Mali-Blues
Afro-Pop
mit Amadou & Mariam ist Afrikas erfolgreichster Musik-Export
CW. Untergehakt
werden sie von zwei Helfern auf die Bühne geführt und vorne im
Scheinwerferlicht positioniert. Einer der Assistenten reicht Amadou Bagayoko seine rote E-Gitarre, der
andere Mariam Doumbia ein Mikrofon. Jetzt sind sie einsatzbereit – das Konzert
kann beginnen. Trommelwirbel prasseln hernieder, der Bass hakt sich ein, die
Gitarre steigt in luftige Höhen empor - und dann hebt der Afro-Pop von Amadou
& Mariam ab.
Das Musikerehepaar
aus Mali ist blind. Dennoch haben sie es im letzten Jahrzehnt zu weltweiter
Popularität gebracht.
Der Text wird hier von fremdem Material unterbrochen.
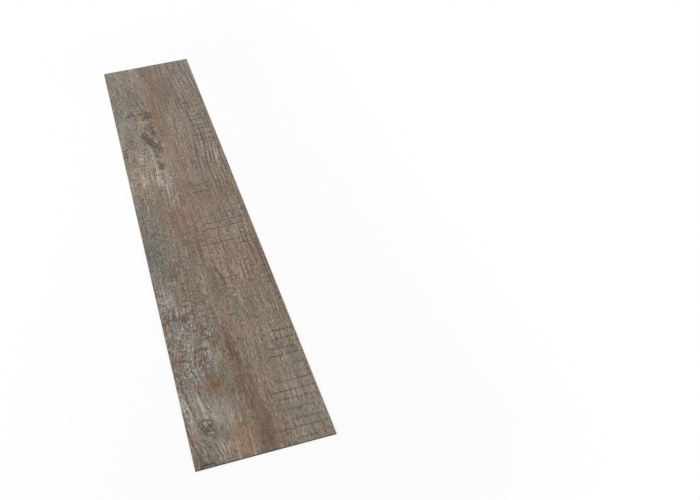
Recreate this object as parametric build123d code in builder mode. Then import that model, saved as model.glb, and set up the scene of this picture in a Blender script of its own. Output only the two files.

Ihre Schallplatten wurden vergoldet, sie werden von Stars
wie Damon Albarn (Blur) und Stevie Wonder hofiert, sind mit Coldplay und U2
aufgetreten und haben auf der Friedensnobelpreisfeier von Barack Obama
gespielt. Amadou & Mariam sind zu Afrikas erfolgreichstem Musikexport im
21. Jahrhundert geworden. Ein Phänomen!
Fast
bewegungslos stehen sie im übervollen Reutlinger Kulturzentrum Franz K im Bühnenlicht,
während ihre siebenköpfige Begleitband ein Feuerwerk an elektrisierender Musik
und ekstatischer Show abbrennt. Der Perkussionist feuert Salven von
Trommelwirbeln ab, Schlagzeuger und
Bassgitarrist grooven was das Zeug hält und die Begleitsängerinnen legen
ausgelassene Spring- und Hüpfttänze aufs Parkett, während Amadou seine
flirrenden Gitarrenmelodien in den Saal hinauskatapultiert, die so anders
klingen als die üblichen Rockgitarrensoli. Immer dichter und dichter wird die
Musik, immer intensiver der Sound. Im Saal beginnt es zu brodeln. Viele Zuhörer
tanzen, andere zucken im Rhythmus der Musik
Gehüllt
in feinstes Tuch mit Goldbrokat besetzt sowie sündhaft teuren Designer-Sonnenbrillen,
bilden Amadou & Mariam den Fels in der Brandung. Sie sind der Ruhepol im
Herzen des Hurrikans, strahlen Autorität und Würde aus. Wenn Mariam mit ihrer
dunklen Stimme einen neuen Song anstimmt und mit Anfeuerungsrufen den Rhythmus in
Schwung bringt, ist klar, bei wem hier die Fäden zusammenlaufen.
Dass das Musikerehepaar
weltweite Triumphe feiert, grenzt an ein Wunder. In Mali sind Blinde
normalerweise einem Schicksal als Bettler geweiht. Amadou und Mariam trafen
sich in den 60er Jahren in der einzigen Blindenschule des Landes und peilten
zielstrebig eine Musikkarriere an. In den 90er Jahren wurde ein französischer
Manager auf sie aufmerksam. Er brachte die beiden nach Paris, wo sie heute,
wenn sie nicht auf Tournee sind, die meiste Zeit verbringen. Durch kluge
Karriereschritte avancierte das “blinde Ehepaar aus Mali” zu einer Sensation in
der Kategorie “Weltmusik”.
Ihr
elektrischer Afro-Pop speist sich aus all den verschiedenen Stile, die
irgendwann in den letzten 40 Jahren in Afrika einmal populär waren: kubanischen
Rumba, französische Chansons, Funk, Soul und westafrikanische Gitarrenklänge. In
dieser energiegeladenen Musik voller Drive hört man Gitarrenriffs, wie sie
typisch für den “Mali Blues” sind, der von Ali Farka Touré im Verein mit Ry
Cooder im Westen bekannt gemacht wurde. Oft gibt Mariam eine Zeile vor, die von
den beiden Begleitsängerin aufgenommen und zurückgeworfen wird. Amadou &
Mariam sind zu musikalischen Botschaftern für Afrika in der Welt geworden. Das Publikum lag ihnen zu Füßen.